= Task goal =
Copy all lines that contain the word "scene".

= Material =
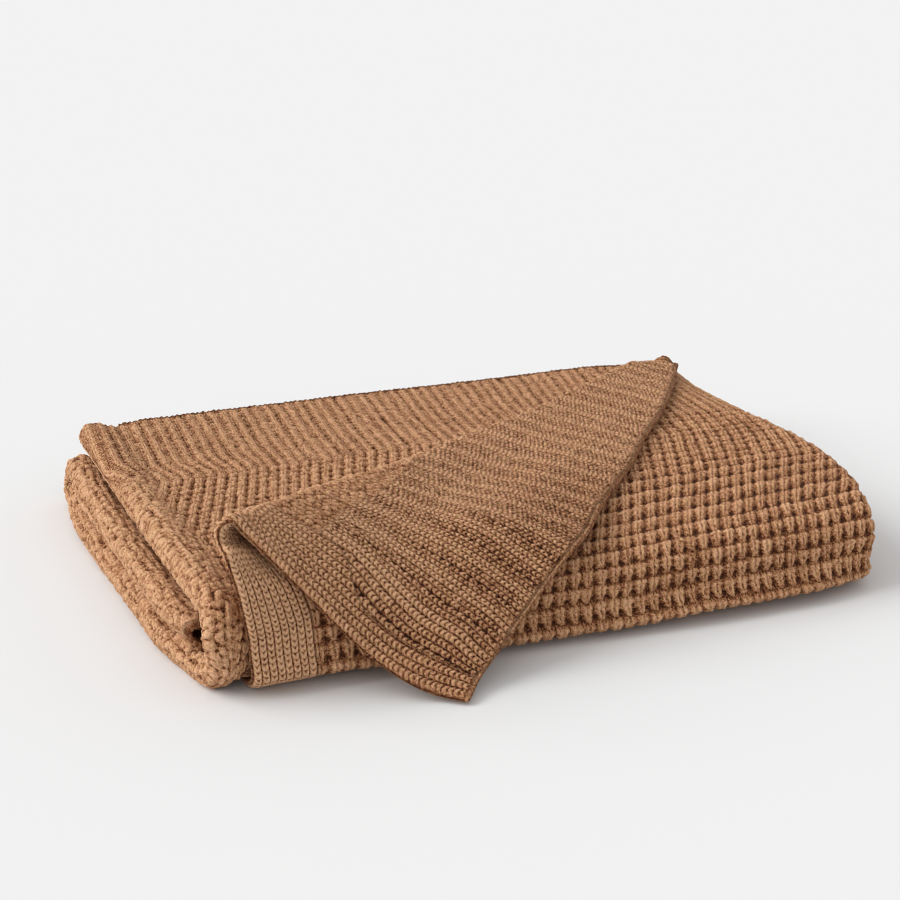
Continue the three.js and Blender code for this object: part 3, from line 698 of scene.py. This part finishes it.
def positions():
    fine = {}
    for side, sign, h in ((0, 1, RIGHT), (1, -1, WRONG)):
        # vertices that only coarse tiles use lie on the relief's mean
        near = np.zeros((NX, NY), bool)
        for a in range(TX):
            for b in np.nonzero(FINE[side][a] <= 2)[0]:
                near[a * 8 : a * 8 + 9, b * 8 : b * 8 + 9] = True
        use = np.where(near, h, 1.45)
        fine[side] = (ease(settle(MID + NORMAL * (sign * (BASE + use))[..., None])), use)
    return fine


FACE = positions()
for side in (0, 1):
    FACE[side][0][..., 2] = np.maximum(FACE[side][0][..., 2], 0.0)


# ------------------------------------------------------------ cutting pieces out of the grid
def polygon_side(start, stop, own, other):
    """Grid places along one side of a face, with those that a finer neighbour has."""
    size = min(own, other)
    n = max(1, max(abs(stop[0] - start[0]), abs(stop[1] - start[1])) // size)
    return [(start[0] + (stop[0] - start[0]) * k // n, start[1] + (stop[1] - start[1]) * k // n) for k in range(n)]


def make_piece(name, member):
    """One closed piece of the sheet from the tiles of member (TX by TY, true or false)."""
    ids, co, tone, faces = {}, [], [], []

    def vertex(side, i, j):
        key = (side, i, j)
        if key not in ids:
            ids[key] = len(co)
            co.append(FACE[side][0][i, j])
            tone.append(TONE[side][i, j])
        return ids[key]

    def fineness(side, a, b, own):
        if not (0 <= a < TX and 0 <= b < TY):
            return 1                                    # an edge of the cloth is always cut fine
        return FINE[side][a, b] if member[a, b] else own

    where = np.argwhere(member)
    for side in (0, 1):
        for a, b in where:
            s = int(FINE[side][a, b])
            i0, j0 = int(a) * 8, int(b) * 8
            if s == 1:
                continue
            left, right_, up, down = (fineness(side, a - 1, b, s), fineness(side, a + 1, b, s), fineness(side, a, b - 1, s), fineness(side, a, b + 1, s))
            for p in range(0, 8, s):
                for q in range(0, 8, s):
                    i, j = i0 + p, j0 + q
                    ring = polygon_side((i, j), (i, j + s), s, left if p == 0 else s)
                    ring += polygon_side((i, j + s), (i + s, j + s), s, down if q + s == 8 else s)
                    ring += polygon_side((i + s, j + s), (i + s, j), s, right_ if p + s == 8 else s)
                    ring += polygon_side((i + s, j), (i, j), s, up if q == 0 else s)
                    if side == 1:
                        ring.reverse()
                    faces.append([vertex(side, *r) for r in ring])
    # the fine tiles, all at once
    quads = []
    for side in (0, 1):
        sel = np.argwhere(member & (FINE[side] == 1))
        if not len(sel):
            continue
        p, q = np.meshgrid(np.arange(8), np.arange(8), indexing="ij")
        i = (sel[:, 0, None, None] * 8 + p).ravel()
        j = (sel[:, 1, None, None] * 8 + q).ravel()
        corners = [(i, j), (i, j + 1), (i + 1, j + 1), (i + 1, j)]
        if side == 1:
            corners.reverse()
        keys = np.stack([c[0] * NY + c[1] for c in corners], 1)
        table = np.full(NX * NY, -1, np.int64)
        for (sd, x, y), k in ids.items():
            if sd == side:
                table[x * NY + y] = k
        need = np.unique(keys)
        new = need[table[need] < 0]
        table[new] = len(co) + np.arange(len(new))
        xs, ys = new // NY, new % NY
        for x, y, k in zip(xs.tolist(), ys.tolist(), table[new].tolist()):
            ids[(side, x, y)] = k
        co.extend(FACE[side][0][xs, ys])
        tone.extend(TONE[side][xs, ys])
        quads.append(table[keys])
    # walls: rounded where the cloth ends, plain where the next piece goes on
    def chain(i0, j0, i1, j1, size):
        n = max(abs(i1 - i0), abs(j1 - j0)) // size
        return [(i0 + (i1 - i0) * k // n, j0 + (j1 - j0) * k // n) for k in range(n + 1)]

    rims = {}

    def rim(i, j, di, dj, k):
        """Point k (1, 2, 3) of 4 round the edge of the cloth, from the right side to the wrong side."""
        key = (i, j, k)
        if key not in rims:
            top, low = FACE[0][0][i, j], FACE[1][0][i, j]
            mid = (top + low) / 2
            inner = SEEN[min(max(i - di, 0), NX - 1), min(max(j - dj, 0), NY - 1)]
            out = SEEN[i, j] - inner
            out = out / max(np.linalg.norm(out), 1e-9)
            angle = math.pi * k / 4
            pos = mid + (top - mid) * math.cos(angle) + out * EDGE_ROUND * math.sin(angle)
            pos[2] = max(pos[2], 0.0)
            rims[key] = len(co)
            co.append(pos)
            tone.append(max(1.7, 0.5 * (TONE[0][i, j] + TONE[1][i, j])))
        return rims[key]

    borders = (((-1, 0), (0, 0, 0, 8)), ((1, 0), (8, 8, 8, 0)), ((0, -1), (8, 0, 0, 0)), ((0, 1), (0, 8, 8, 8)))
    for a, b in where:
        for (da, db), (p0, q0, p1, q1) in borders:
            na, nb = a + da, b + db
            free = not (0 <= na < TX and 0 <= nb < TY)
            if not free and member[na, nb]:
                continue
            i0, j0, i1, j1 = int(a) * 8 + p0, int(b) * 8 + q0, int(a) * 8 + p1, int(b) * 8 + q1
            if free:
                line = chain(i0, j0, i1, j1, 1)
                for s, e in zip(line[:-1], line[1:]):
                    ladder_s = [vertex(0, *s)] + [rim(*s, da, db, k) for k in (1, 2, 3)] + [vertex(1, *s)]
                    ladder_e = [vertex(0, *e)] + [rim(*e, da, db, k) for k in (1, 2, 3)] + [vertex(1, *e)]
                    for k in range(4):
                        faces.append([ladder_e[k], ladder_s[k], ladder_s[k + 1], ladder_e[k + 1]])
            else:
                tops = chain(i0, j0, i1, j1, int(FINE[0][a, b]))
                lows = chain(i0, j0, i1, j1, int(FINE[1][a, b]))
                ring = [vertex(0, *v) for v in reversed(tops)]
                for end, turn, into in ((tops[0], (1, 2, 3), True), (tops[-1], (3, 2, 1), False)):
                    # where the wall meets an edge of the cloth it takes in the rounded rim
                    edge = (-1 if end[0] == 0 else 1 if end[0] == NX - 1 else 0, -1 if end[1] == 0 else 1 if end[1] == NY - 1 else 0)
                    more = [rim(*end, *edge, k) for k in turn] if any(edge) else []
                    ring += more + ([vertex(1, *v) for v in lows] if into else [])
                faces.append(ring)
    co = (np.array(co) - np.array([ORIGIN[0], ORIGIN[1], 0.0])) / 1000.0
    quads = np.concatenate(quads) if quads else np.zeros((0, 4), int)
    sizes = np.concatenate([np.array([len(f) for f in faces], int), np.full(len(quads), 4)])
    loops = np.concatenate([np.array([v for f in faces for v in f], int), quads.ravel()])
    mesh = bpy.data.meshes.new(name)
    mesh.vertices.add(len(co))
    mesh.vertices.foreach_set("co", co.astype(np.float32).ravel())
    mesh.loops.add(len(loops))
    mesh.loops.foreach_set("vertex_index", loops.astype(np.int32))
    mesh.polygons.add(len(sizes))
    mesh.polygons.foreach_set("loop_start", np.concatenate([[0], np.cumsum(sizes)[:-1]]).astype(np.int32))
    mesh.update(calc_edges=True)
    mesh.polygons.foreach_set("use_smooth", np.ones(len(sizes), bool))
    layer = mesh.attributes.new("tone", "FLOAT", "POINT")
    layer.data.foreach_set("value", np.array(tone, np.float32))
    # wales and courses at each place, and which side of the cloth it is on; the same grid
    # in metres is the texture map
    place_at, stitch, plain = np.zeros((len(co), 2)), np.zeros((len(co), 3)), np.zeros(len(co))
    for side, names in ((0, ("rw", "rc", "rs")), (1, ("ww", "wc", "ws"))):
        keys = np.array([(x, y, k) for (sd, x, y), k in ids.items() if sd == side], int)
        if len(keys):
            place_at[keys[:, 2]] = keys[:, :2]
            stitch[keys[:, 2], 0] = STITCH[names[0]][keys[:, 0], keys[:, 1]]
            stitch[keys[:, 2], 1] = STITCH[names[1]][keys[:, 0], keys[:, 1]]
            stitch[keys[:, 2], 2] = side
            plain[keys[:, 2]] = STITCH[names[2]][keys[:, 0], keys[:, 1]]
    for (x, y, n), k in rims.items():
        place_at[k] = x, y
        stitch[k] = STITCH["rw"][x, y], STITCH["rc"][x, y], 0
        plain[k] = 0.6
    layer = mesh.attributes.new("stitch", "FLOAT_VECTOR", "POINT")
    layer.data.foreach_set("vector", stitch.astype(np.float32).ravel())
    layer = mesh.attributes.new("plain", "FLOAT", "POINT")
    layer.data.foreach_set("value", plain.astype(np.float32))
    uv_layer = mesh.uv_layers.new(name="cloth")
    uv_layer.data.foreach_set("uv", (place_at[loops] * 0.00125).astype(np.float32).ravel())
    mesh.update()
    piece = bpy.data.objects.new(name, mesh)
    bpy.context.scene.collection.objects.link(piece)
    return piece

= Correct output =
Continue the three.js and Blender code for this object: part 3, from line 698 of scene.py. This part finishes it.
    bpy.context.scene.collection.objects.link(piece)